Aly argues that we can only destroy ISIL if we stand together against bigots such as Pauline Hanson and other hard-line Islamophobes. But for all his evocation of liberal humanism and a desire for community harmony, Aly actually misses the mark.
His speech is ISIL: how to isolate and destroy it. But the imperialist states and their Middle East partners which are ultimately responsible for the rise of militant Islamism are spared his acid tongue.
Aly said that ISIL “want countries like ours to reject their Muslims and vilify them”. True, but when it comes to identifying those responsible for the vilification of Muslims and making their lives a living hell, Aly would do better to focus on the governments, media and state security apparatuses that have waged a war on Islam for 15 years.

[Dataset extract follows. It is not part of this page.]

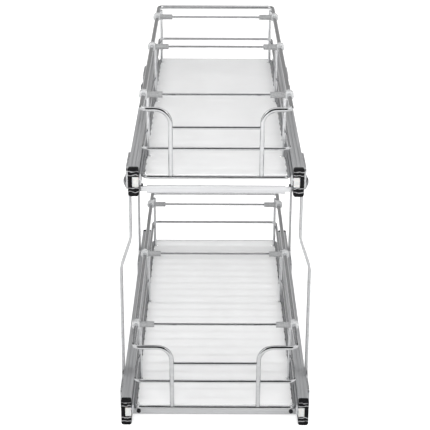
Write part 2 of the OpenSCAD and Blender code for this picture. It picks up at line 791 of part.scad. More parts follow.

Aly charges ISIL with “wanting to start World War III – a global war between Muslims and everyone else”. But how else should we describe the experience of much of the Middle East at the hands of successive White House administrations and their allies?
ISIL is a foul reactionary outfit precisely because it is born of hundreds of thousands of Iraqi dead and the collapse of state structures. The barbarism that has engulfed sections of Iraq is due to “countries like ours” invading, raping, pillaging and destroying. Former US president George W Bush in 2001 called the butchering that was about to be unleashed a “crusade” to “rid the world of evil doers”.
Where do the endless wars being waged by the imperialist powers, the 70-year occupation and ethnic cleansing of Palestine, Guantanamo Bay, Abu Ghraib and the black prisons, or the Western support for the crimes of Saudi Arabia and the Gulf states fit into Aly’s narrative?
There was nothing but a damning silence.
Pauline Hanson does need to be put in her box for stoking bigotry and attempting to capitalise from it. But when you pass over the crimes of the West, Australia included, you’re not building “community cohesion”, you’re giving carte blanche to the biggest war criminals of all.